The bottle kilns, in Corbridge, Northumberland, are amongst the remains of Walker’s Pottery. Walker’s Pottery was a nineteenth and early twentieth-century, family-run pottery works that took on the entire process of turning raw clay from nearby fields into finished goods like bricks, pipes and tiles to then be transported and sold. As rural bottle kilns surviving in such condition are so rare (there are only 3 in the North East), these examples are both Grade II* listed buildings and Scheduled Monuments.

At a glance

  • This rural pottery served the local community and industries within the North East from the early nineteenth century to twentieth century by producing bricks, pipes, tiles and agricultural wares like troughs.
  • The ‘bottle’ part refers to the shape of the structure, whilst a kiln is a type of oven used to harden the clay. The bottle shape would help to funnel the fumes and smoke up into the air.
  • The kilns are also known as ‘hovels’, which, today, means a small and dingy shack but the word comes from the Old English word ‘hof’ meaning house or enclosure.

1893 – 2015

History

The pottery was established in the early to mid-nineteenth century and, by 1841, it was described as a ‘firebrick and earthenware manufacturer’.
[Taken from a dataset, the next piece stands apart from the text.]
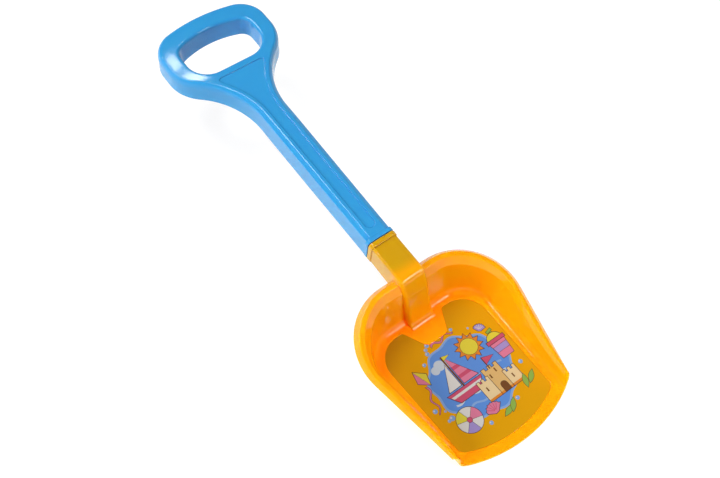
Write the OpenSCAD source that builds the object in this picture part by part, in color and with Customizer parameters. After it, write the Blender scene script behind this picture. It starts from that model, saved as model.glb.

In the Ordnance Survey map of 1860, we can see that the pottery was well established and now had three bottle kilns, making and drying rooms, a puddling pit, and a tramway.

Then, in 1895, a downdraft kiln was built over the levelled remains of one of the bottle kilns. Several Newcastle, or horizontal, kilns, another drying room, a stables and walled yard were also added by this time.

The pottery continued to be used until the early twentieth century.

The kilns looking out over Northumberland
A stunning view from inside one of the kilns.